--- begin ---

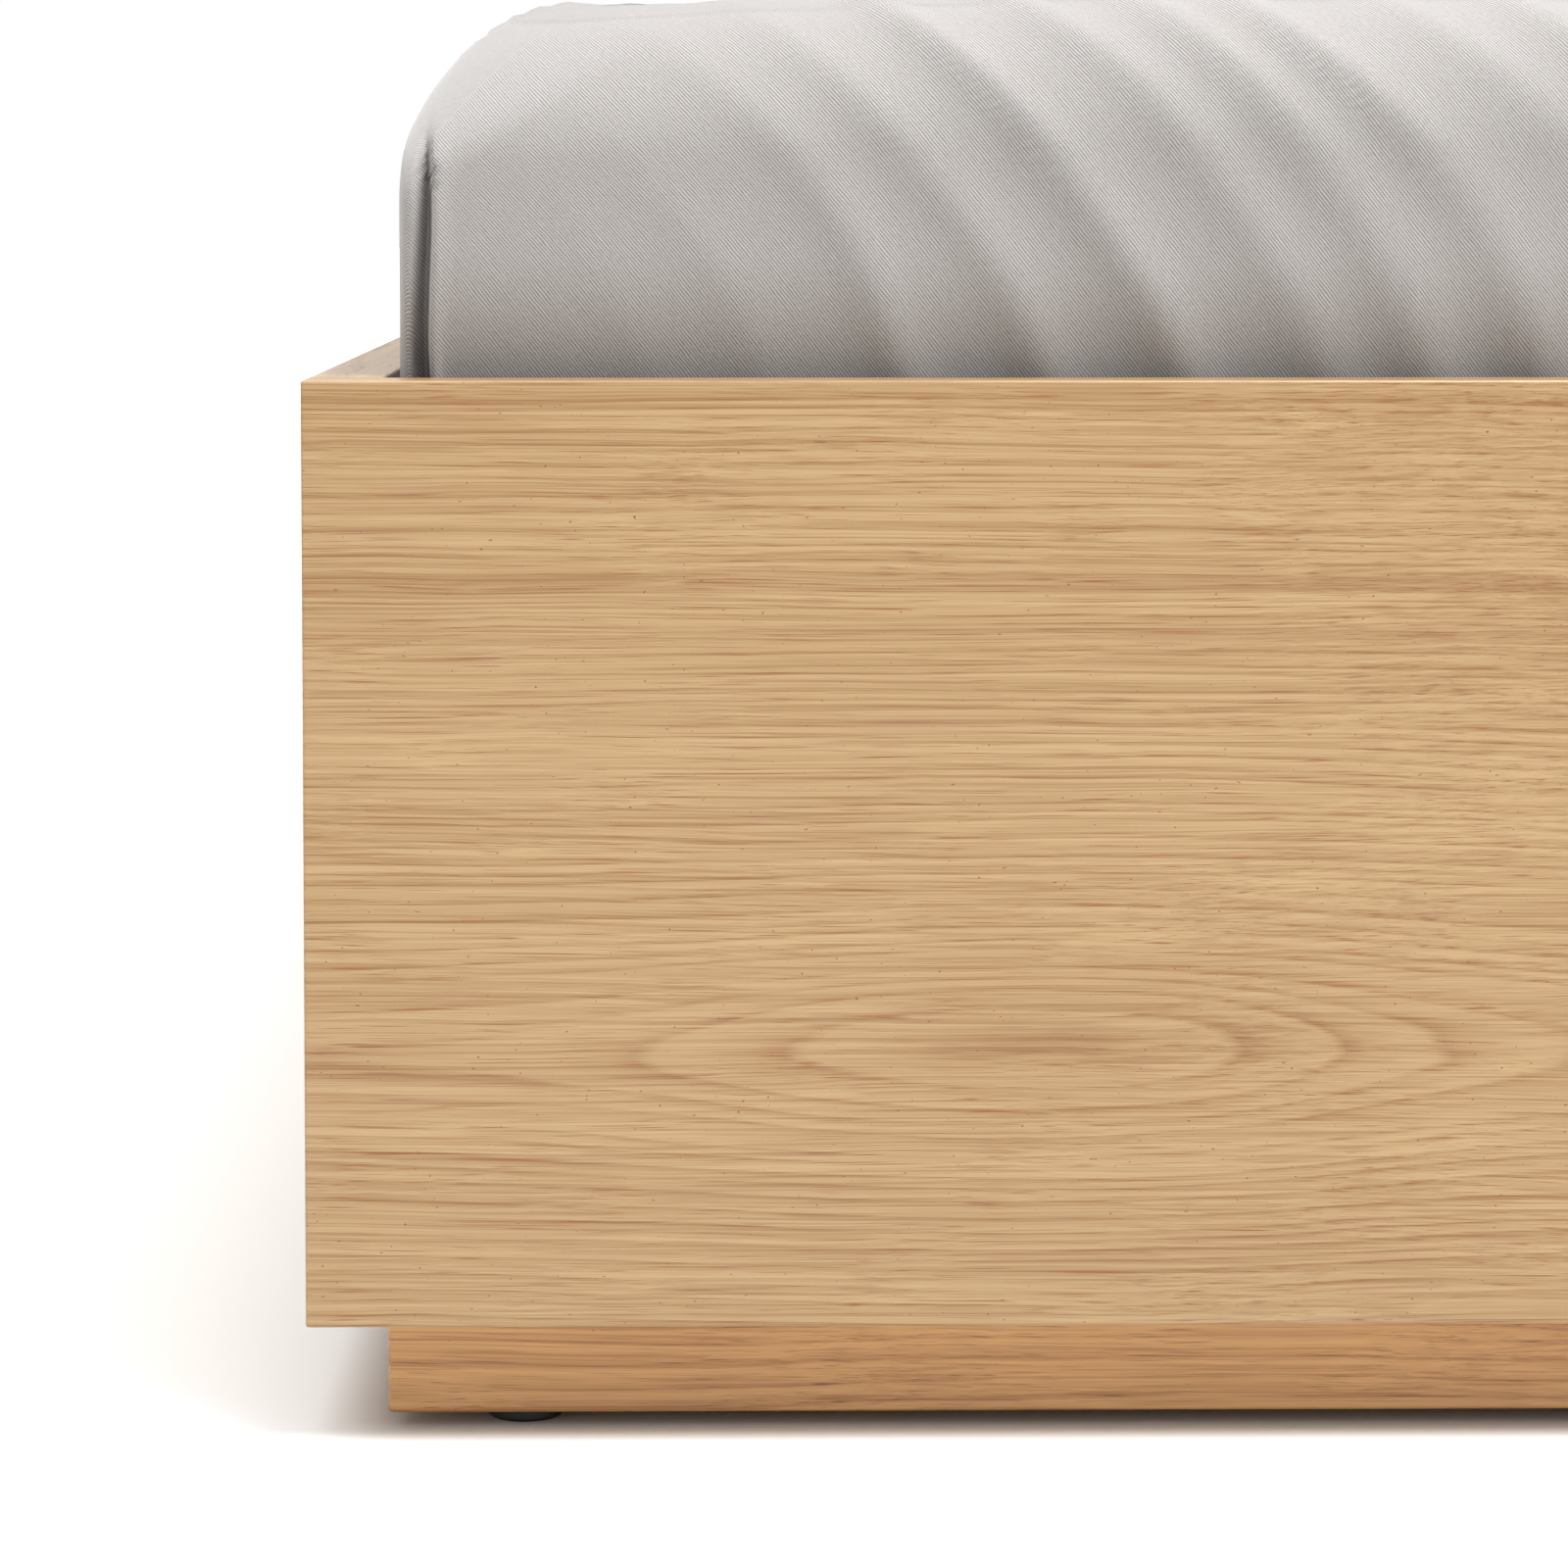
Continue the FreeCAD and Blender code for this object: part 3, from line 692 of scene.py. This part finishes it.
# %% Sizes of the pleats
PLEAT_TOP_Z = 0.455
PLEAT_LENGTH = 0.105  # from the pinch to the top of the boards
PLEAT_DEEPENS = 0.40  # of its length
PLEAT_REACH = 0.05  # along the side of the bed
PLEAT_DEPTH = 0.011
PLEAT_EDGE = 0.0090  # from the bed's side to the upright edge
PLEAT_BOW = 0.0022
BOW_HURRY = 1.1  # the bow is over a little above the boards
CREASE_WIDTH = 0.0014
CREASE_OPENS = 0.0010
CREASE_BESIDE = 1.15  # crease widths, from the upright edge
EDGE_BEYOND = 0.0020
EDGE_WIDTH = 0.0024
EDGE_OUT = 0.0026
LOBE_AT = 0.30  # this and the next are shares of the way to the upright edge
LOBE_WIDTH = 0.34
LOBE_OUT = 0.0020


# %% Pleats
def bell(value):
    """1 at zero, falling away to nothing on both sides."""
    return math.exp(-(value**2))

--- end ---

All of the lines above must be returned exactly.

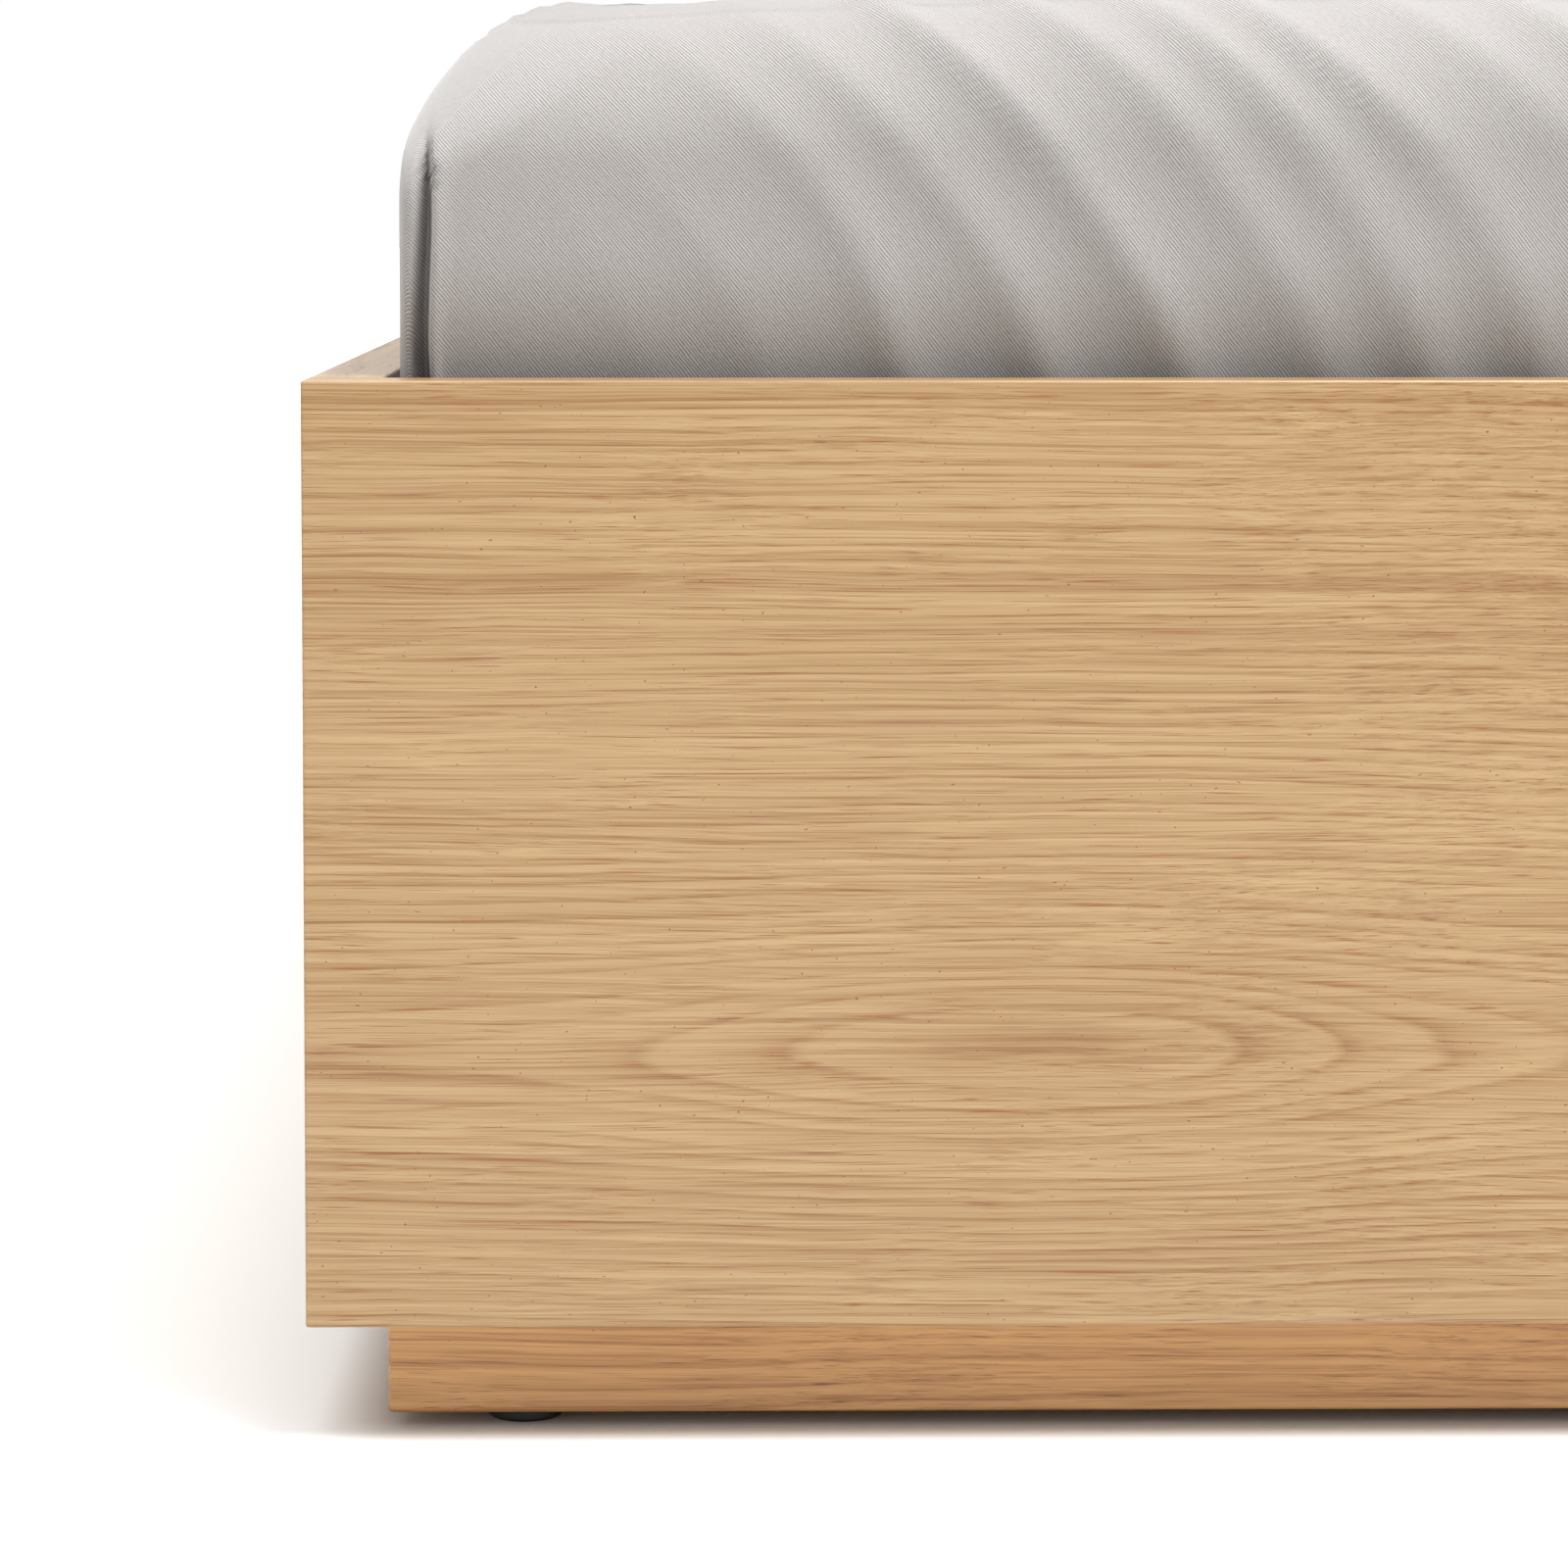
Continue the FreeCAD and Blender code for this object: part 3, from line 692 of scene.py. This part finishes it.
# %% Sizes of the pleats
PLEAT_TOP_Z = 0.455
PLEAT_LENGTH = 0.105  # from the pinch to the top of the boards
PLEAT_DEEPENS = 0.40  # of its length
PLEAT_REACH = 0.05  # along the side of the bed
PLEAT_DEPTH = 0.011
PLEAT_EDGE = 0.0090  # from the bed's side to the upright edge
PLEAT_BOW = 0.0022
BOW_HURRY = 1.1  # the bow is over a little above the boards
CREASE_WIDTH = 0.0014
CREASE_OPENS = 0.0010
CREASE_BESIDE = 1.15  # crease widths, from the upright edge
EDGE_BEYOND = 0.0020
EDGE_WIDTH = 0.0024
EDGE_OUT = 0.0026
LOBE_AT = 0.30  # this and the next are shares of the way to the upright edge
LOBE_WIDTH = 0.34
LOBE_OUT = 0.0020


# %% Pleats
def bell(value):
    """1 at zero, falling away to nothing on both sides."""
    return math.exp(-(value**2))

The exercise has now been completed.